(Task to complete)
Only one span of the listing below is wanted: the lines from the one with "Keep writing the" through the one with "return Compound(children=[solid for pair", reproduced exactly, both ends kept.

(Material to process)

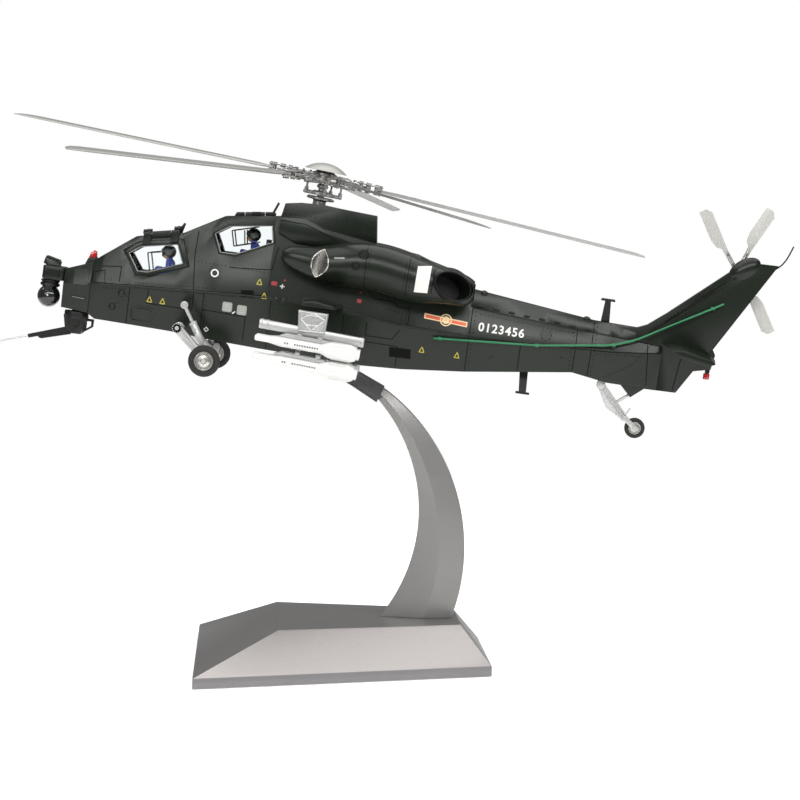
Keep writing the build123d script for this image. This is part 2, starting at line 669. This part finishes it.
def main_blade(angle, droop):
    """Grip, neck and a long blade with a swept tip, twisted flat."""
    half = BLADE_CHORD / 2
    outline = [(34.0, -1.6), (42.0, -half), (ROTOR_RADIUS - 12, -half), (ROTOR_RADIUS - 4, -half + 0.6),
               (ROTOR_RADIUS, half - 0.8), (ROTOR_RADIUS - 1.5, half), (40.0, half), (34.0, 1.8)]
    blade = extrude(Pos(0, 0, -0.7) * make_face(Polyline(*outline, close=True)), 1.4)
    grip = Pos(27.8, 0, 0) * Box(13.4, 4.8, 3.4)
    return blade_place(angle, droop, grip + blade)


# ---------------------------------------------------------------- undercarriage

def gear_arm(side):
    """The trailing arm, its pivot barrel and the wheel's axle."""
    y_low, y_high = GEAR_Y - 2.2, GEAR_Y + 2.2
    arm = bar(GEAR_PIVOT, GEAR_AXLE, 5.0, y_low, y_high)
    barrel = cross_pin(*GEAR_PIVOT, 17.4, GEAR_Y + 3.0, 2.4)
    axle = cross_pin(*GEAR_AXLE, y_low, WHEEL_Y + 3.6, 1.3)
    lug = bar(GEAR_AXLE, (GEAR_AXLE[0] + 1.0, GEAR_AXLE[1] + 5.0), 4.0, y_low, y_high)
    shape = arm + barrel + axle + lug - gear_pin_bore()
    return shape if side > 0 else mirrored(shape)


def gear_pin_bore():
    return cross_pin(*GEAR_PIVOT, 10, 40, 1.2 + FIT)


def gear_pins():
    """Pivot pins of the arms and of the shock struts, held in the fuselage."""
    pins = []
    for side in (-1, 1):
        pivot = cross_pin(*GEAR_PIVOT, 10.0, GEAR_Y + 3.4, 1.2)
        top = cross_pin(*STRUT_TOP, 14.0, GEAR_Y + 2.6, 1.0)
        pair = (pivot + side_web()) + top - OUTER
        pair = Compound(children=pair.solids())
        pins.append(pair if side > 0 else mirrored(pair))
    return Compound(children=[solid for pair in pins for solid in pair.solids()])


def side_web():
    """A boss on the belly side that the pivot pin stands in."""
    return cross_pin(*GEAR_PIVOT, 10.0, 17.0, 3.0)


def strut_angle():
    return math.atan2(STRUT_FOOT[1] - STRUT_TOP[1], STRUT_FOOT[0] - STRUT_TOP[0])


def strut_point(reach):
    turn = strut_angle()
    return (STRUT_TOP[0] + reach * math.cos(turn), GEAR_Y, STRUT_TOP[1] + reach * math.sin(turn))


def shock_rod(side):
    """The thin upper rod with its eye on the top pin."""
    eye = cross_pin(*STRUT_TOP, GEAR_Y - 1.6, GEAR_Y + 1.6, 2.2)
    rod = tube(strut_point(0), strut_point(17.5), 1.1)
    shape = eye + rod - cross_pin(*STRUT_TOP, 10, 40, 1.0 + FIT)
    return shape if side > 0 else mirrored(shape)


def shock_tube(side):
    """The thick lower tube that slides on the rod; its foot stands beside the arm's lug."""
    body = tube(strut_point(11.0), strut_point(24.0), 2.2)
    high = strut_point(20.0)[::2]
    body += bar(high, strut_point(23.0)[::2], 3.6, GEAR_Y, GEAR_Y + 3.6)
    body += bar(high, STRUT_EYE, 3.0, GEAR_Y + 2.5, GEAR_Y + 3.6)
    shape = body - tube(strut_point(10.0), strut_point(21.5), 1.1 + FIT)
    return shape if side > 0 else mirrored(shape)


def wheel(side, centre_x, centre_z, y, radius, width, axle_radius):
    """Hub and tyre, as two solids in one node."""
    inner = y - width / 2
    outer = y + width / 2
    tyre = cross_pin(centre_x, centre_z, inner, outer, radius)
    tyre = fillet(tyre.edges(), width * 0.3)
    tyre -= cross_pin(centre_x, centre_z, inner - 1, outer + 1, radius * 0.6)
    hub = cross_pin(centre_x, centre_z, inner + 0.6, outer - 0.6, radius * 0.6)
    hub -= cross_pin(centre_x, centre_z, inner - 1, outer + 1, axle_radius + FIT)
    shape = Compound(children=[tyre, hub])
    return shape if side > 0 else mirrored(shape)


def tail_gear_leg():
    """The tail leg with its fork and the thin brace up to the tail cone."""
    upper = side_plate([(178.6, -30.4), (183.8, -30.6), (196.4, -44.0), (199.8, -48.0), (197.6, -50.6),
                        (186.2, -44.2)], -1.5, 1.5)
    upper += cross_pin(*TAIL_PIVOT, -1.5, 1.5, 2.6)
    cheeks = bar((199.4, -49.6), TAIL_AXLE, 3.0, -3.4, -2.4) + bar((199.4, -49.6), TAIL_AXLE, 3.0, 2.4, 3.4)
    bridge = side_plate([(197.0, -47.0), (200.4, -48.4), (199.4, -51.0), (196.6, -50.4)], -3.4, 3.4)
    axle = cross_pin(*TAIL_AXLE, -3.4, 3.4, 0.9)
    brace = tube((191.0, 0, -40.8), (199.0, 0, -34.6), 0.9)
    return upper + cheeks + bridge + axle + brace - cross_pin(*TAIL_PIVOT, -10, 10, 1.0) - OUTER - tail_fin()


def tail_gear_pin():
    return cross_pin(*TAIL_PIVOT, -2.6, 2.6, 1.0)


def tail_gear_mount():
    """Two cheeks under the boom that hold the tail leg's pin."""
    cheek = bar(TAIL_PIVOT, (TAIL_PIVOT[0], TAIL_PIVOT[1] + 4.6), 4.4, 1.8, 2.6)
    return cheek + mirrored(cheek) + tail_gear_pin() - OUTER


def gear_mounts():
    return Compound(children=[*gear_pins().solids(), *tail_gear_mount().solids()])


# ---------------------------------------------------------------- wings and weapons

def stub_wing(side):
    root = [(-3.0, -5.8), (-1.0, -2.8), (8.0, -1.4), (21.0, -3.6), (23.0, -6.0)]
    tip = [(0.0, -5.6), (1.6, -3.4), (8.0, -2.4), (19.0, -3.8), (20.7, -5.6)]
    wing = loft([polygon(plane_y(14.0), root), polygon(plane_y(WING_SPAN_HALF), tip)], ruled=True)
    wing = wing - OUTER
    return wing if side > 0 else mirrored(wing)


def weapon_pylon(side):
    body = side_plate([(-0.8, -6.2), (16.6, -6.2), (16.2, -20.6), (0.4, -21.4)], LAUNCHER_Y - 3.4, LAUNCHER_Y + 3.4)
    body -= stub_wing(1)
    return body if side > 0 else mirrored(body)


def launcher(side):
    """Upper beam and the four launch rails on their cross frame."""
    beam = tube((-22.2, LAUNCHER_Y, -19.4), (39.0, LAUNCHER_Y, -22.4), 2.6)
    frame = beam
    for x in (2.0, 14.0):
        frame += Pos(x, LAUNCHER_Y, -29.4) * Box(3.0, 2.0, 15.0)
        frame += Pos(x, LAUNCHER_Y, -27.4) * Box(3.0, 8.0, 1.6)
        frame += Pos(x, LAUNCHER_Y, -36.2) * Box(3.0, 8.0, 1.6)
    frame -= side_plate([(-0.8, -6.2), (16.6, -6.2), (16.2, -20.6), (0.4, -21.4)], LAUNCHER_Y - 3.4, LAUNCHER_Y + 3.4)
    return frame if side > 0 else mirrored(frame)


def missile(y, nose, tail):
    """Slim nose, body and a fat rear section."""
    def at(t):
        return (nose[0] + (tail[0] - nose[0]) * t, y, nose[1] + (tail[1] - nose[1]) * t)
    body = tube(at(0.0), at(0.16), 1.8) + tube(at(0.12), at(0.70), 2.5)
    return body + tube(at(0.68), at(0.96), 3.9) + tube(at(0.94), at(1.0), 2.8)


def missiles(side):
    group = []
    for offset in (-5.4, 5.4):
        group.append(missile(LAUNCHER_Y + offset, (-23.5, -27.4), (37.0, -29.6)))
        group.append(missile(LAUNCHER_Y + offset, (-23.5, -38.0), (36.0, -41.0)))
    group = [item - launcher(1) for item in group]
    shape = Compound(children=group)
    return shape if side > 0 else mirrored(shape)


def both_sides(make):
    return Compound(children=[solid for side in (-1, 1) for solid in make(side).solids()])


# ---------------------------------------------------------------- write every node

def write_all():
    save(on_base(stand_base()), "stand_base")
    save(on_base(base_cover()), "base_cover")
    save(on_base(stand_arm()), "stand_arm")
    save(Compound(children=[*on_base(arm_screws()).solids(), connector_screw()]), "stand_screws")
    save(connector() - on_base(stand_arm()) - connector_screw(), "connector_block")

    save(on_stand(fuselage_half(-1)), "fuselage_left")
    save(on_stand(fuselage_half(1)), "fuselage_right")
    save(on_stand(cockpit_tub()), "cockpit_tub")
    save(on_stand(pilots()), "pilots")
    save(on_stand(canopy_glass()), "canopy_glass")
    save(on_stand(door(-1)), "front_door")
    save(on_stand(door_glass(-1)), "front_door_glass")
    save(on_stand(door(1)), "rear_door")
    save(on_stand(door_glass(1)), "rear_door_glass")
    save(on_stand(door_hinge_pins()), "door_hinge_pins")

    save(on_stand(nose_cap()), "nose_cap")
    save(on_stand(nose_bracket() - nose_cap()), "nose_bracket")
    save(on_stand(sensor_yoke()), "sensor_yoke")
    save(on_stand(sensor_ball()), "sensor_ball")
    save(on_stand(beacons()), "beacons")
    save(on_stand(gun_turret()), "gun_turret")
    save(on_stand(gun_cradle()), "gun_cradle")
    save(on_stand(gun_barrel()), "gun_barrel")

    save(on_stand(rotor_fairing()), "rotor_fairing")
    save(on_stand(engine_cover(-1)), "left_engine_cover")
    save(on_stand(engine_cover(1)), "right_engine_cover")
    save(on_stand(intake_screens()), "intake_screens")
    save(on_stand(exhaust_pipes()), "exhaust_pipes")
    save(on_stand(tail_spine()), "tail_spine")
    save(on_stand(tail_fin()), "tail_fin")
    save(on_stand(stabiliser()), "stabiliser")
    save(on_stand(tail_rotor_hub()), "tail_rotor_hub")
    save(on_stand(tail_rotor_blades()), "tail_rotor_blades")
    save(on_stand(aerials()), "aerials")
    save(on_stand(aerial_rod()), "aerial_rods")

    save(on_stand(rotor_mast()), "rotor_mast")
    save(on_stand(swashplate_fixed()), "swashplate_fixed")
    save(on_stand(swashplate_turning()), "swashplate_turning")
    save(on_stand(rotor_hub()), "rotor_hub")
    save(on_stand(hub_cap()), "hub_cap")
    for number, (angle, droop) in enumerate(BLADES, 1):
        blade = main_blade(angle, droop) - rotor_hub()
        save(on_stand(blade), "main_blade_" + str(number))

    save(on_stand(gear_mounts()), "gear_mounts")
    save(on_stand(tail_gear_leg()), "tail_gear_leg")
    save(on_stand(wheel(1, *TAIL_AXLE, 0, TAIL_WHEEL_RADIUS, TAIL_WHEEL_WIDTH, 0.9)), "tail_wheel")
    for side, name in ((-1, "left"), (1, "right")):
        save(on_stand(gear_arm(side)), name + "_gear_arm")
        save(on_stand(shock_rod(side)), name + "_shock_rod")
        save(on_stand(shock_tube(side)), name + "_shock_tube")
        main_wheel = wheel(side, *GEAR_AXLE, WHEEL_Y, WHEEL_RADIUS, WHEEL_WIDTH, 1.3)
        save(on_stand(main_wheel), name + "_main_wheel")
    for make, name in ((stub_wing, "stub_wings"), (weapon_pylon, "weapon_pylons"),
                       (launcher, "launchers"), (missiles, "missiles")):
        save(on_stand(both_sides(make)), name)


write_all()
==
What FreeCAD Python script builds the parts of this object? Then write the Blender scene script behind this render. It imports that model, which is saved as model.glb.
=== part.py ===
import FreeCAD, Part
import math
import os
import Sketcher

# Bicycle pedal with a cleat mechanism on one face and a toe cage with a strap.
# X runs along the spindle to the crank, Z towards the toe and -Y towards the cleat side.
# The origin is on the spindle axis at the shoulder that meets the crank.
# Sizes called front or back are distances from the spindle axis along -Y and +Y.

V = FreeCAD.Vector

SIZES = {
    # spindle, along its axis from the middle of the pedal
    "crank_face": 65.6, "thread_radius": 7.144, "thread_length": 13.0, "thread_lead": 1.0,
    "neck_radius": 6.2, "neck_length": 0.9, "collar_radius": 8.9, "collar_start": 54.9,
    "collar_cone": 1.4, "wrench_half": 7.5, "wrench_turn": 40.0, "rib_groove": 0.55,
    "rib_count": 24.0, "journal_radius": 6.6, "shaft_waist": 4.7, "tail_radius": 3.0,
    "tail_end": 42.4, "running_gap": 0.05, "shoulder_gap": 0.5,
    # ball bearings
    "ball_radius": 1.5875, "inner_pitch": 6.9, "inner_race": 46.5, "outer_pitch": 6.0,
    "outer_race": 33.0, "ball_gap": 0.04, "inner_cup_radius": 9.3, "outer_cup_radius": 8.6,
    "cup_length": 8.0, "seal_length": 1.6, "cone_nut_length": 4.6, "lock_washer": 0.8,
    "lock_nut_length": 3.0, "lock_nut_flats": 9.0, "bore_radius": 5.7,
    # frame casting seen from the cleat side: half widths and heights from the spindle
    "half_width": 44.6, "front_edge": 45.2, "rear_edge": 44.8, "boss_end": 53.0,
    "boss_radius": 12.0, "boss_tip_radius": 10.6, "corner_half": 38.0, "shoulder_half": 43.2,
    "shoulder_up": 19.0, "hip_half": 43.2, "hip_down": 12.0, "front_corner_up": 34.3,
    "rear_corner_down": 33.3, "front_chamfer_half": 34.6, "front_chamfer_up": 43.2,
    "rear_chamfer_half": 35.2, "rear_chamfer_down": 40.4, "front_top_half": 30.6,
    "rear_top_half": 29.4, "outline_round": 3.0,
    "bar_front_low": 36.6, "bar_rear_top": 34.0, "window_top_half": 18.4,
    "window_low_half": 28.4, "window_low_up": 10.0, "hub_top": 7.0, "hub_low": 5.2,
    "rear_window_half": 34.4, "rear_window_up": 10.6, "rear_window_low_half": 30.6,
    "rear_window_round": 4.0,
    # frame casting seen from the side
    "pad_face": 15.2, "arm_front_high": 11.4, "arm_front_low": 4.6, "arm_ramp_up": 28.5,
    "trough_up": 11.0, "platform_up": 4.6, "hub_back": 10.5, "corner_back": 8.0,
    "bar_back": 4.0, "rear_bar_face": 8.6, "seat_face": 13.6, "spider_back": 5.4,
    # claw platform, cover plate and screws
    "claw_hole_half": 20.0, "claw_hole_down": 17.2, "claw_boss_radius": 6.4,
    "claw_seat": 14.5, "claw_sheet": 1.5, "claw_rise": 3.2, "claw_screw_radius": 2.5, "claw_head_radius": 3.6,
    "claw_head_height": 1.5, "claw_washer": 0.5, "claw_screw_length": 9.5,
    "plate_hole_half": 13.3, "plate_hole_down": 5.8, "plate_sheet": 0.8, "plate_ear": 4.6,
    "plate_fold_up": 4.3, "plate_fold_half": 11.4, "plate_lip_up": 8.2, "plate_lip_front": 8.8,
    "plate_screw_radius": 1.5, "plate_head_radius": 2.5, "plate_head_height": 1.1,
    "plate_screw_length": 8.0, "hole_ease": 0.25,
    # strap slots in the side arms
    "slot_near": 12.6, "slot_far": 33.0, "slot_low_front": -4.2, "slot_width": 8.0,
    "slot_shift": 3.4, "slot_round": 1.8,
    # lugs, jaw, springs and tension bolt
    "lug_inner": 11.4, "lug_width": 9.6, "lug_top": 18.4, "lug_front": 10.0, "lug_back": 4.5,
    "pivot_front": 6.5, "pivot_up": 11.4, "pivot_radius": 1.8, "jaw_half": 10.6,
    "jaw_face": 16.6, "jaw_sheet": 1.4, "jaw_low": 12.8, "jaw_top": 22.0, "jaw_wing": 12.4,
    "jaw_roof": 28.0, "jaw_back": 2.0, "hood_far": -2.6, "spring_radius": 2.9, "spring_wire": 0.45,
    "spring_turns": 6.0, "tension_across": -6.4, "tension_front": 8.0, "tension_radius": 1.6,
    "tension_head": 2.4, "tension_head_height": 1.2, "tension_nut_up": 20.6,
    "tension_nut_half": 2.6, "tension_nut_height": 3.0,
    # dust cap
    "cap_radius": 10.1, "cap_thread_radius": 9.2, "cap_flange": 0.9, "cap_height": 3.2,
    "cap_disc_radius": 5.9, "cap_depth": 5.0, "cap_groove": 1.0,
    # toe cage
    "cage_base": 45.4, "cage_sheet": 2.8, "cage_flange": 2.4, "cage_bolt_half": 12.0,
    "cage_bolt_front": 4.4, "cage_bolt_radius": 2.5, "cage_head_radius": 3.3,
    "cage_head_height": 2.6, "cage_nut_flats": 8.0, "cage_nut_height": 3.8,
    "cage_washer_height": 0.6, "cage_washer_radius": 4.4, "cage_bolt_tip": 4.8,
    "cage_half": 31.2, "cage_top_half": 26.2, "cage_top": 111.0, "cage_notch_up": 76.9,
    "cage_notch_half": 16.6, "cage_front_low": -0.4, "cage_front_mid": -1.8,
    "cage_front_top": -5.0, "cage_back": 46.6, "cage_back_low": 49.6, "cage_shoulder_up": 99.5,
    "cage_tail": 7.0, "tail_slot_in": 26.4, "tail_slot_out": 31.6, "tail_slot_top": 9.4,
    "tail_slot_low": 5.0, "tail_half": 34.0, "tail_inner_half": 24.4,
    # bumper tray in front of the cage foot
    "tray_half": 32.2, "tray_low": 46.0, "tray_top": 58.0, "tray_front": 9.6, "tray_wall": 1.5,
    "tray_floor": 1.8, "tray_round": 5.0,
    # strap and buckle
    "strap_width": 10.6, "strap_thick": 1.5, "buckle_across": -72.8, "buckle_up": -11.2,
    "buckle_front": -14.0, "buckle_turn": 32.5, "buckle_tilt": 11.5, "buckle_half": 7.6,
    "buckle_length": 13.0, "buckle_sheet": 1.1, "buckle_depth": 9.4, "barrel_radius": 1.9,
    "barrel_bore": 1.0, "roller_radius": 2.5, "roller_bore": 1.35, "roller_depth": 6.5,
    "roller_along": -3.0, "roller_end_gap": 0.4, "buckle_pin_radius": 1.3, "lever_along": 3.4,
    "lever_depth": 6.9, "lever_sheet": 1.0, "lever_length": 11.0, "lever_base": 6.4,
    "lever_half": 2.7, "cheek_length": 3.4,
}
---
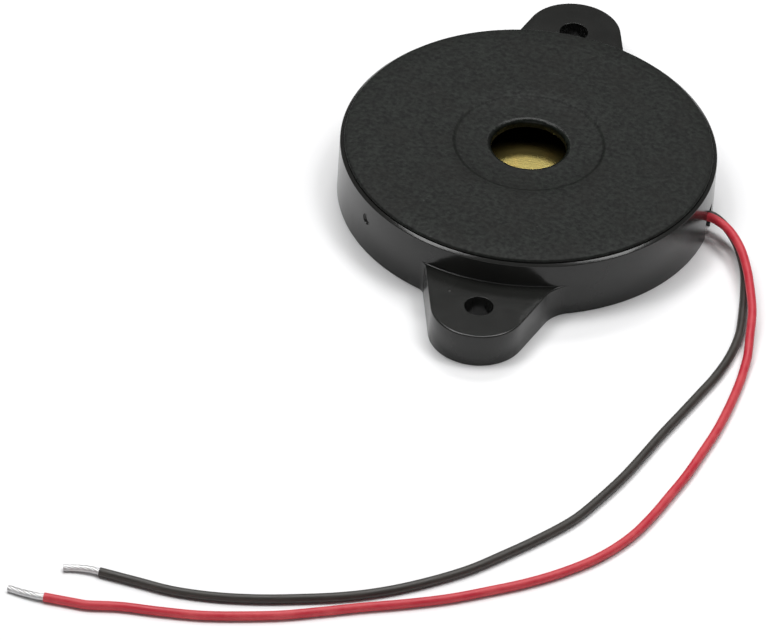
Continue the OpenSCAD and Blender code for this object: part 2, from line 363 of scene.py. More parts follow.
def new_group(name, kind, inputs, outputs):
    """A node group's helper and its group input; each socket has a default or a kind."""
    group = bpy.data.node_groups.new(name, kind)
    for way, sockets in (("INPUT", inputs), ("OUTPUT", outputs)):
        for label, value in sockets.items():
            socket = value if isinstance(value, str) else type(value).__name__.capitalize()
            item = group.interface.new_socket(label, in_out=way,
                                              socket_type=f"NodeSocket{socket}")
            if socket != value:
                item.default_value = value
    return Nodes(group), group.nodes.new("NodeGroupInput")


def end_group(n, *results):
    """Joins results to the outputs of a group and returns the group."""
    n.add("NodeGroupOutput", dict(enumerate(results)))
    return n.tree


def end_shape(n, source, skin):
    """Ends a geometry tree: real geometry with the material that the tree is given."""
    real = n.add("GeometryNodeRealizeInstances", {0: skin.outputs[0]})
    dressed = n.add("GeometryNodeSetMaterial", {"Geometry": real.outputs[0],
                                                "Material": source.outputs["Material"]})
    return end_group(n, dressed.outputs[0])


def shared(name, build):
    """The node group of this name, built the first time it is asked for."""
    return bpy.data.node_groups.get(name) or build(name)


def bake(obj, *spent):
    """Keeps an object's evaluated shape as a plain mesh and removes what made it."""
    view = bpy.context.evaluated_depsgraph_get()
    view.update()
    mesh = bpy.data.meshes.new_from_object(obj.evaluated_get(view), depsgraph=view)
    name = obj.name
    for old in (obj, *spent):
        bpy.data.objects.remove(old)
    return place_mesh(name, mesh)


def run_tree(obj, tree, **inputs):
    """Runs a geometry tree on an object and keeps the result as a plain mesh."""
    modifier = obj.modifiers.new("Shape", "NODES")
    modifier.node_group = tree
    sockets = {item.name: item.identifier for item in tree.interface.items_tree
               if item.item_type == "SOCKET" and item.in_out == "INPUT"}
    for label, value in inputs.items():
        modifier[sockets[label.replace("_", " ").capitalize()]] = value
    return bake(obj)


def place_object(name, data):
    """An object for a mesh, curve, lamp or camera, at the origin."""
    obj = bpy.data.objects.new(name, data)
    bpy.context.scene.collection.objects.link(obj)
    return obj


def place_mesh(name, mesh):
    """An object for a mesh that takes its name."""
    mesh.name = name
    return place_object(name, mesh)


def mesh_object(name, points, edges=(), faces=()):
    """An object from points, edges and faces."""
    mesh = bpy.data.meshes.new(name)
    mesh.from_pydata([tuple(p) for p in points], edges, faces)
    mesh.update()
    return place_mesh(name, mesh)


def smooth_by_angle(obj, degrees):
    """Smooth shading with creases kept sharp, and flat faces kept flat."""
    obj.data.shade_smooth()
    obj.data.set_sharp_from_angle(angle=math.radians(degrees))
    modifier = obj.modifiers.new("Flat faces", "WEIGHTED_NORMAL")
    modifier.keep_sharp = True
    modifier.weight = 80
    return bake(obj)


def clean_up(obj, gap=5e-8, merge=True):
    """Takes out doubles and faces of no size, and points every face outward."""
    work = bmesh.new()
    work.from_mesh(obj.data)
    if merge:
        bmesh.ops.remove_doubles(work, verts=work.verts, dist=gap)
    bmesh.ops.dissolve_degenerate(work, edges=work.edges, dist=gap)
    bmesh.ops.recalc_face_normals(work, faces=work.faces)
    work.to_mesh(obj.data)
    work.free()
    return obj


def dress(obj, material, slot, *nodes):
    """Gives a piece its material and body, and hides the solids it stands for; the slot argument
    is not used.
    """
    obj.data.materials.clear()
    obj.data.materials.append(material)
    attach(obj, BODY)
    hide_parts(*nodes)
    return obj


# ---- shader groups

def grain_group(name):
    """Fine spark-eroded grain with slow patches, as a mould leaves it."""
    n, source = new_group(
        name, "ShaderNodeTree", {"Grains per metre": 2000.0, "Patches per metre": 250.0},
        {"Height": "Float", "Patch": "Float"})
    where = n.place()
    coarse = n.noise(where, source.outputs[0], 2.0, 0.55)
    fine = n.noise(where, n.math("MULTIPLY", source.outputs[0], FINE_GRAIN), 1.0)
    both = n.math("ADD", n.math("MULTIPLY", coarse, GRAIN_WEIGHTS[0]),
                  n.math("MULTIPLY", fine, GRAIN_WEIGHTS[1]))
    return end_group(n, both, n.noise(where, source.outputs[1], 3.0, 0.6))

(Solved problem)
Keep writing the build123d script for this image. This is part 2, starting at line 669. This part finishes it.
def main_blade(angle, droop):
    """Grip, neck and a long blade with a swept tip, twisted flat."""
    half = BLADE_CHORD / 2
    outline = [(34.0, -1.6), (42.0, -half), (ROTOR_RADIUS - 12, -half), (ROTOR_RADIUS - 4, -half + 0.6),
               (ROTOR_RADIUS, half - 0.8), (ROTOR_RADIUS - 1.5, half), (40.0, half), (34.0, 1.8)]
    blade = extrude(Pos(0, 0, -0.7) * make_face(Polyline(*outline, close=True)), 1.4)
    grip = Pos(27.8, 0, 0) * Box(13.4, 4.8, 3.4)
    return blade_place(angle, droop, grip + blade)


# ---------------------------------------------------------------- undercarriage

def gear_arm(side):
    """The trailing arm, its pivot barrel and the wheel's axle."""
    y_low, y_high = GEAR_Y - 2.2, GEAR_Y + 2.2
    arm = bar(GEAR_PIVOT, GEAR_AXLE, 5.0, y_low, y_high)
    barrel = cross_pin(*GEAR_PIVOT, 17.4, GEAR_Y + 3.0, 2.4)
    axle = cross_pin(*GEAR_AXLE, y_low, WHEEL_Y + 3.6, 1.3)
    lug = bar(GEAR_AXLE, (GEAR_AXLE[0] + 1.0, GEAR_AXLE[1] + 5.0), 4.0, y_low, y_high)
    shape = arm + barrel + axle + lug - gear_pin_bore()
    return shape if side > 0 else mirrored(shape)


def gear_pin_bore():
    return cross_pin(*GEAR_PIVOT, 10, 40, 1.2 + FIT)


def gear_pins():
    """Pivot pins of the arms and of the shock struts, held in the fuselage."""
    pins = []
    for side in (-1, 1):
        pivot = cross_pin(*GEAR_PIVOT, 10.0, GEAR_Y + 3.4, 1.2)
        top = cross_pin(*STRUT_TOP, 14.0, GEAR_Y + 2.6, 1.0)
        pair = (pivot + side_web()) + top - OUTER
        pair = Compound(children=pair.solids())
        pins.append(pair if side > 0 else mirrored(pair))
    return Compound(children=[solid for pair in pins for solid in pair.solids()])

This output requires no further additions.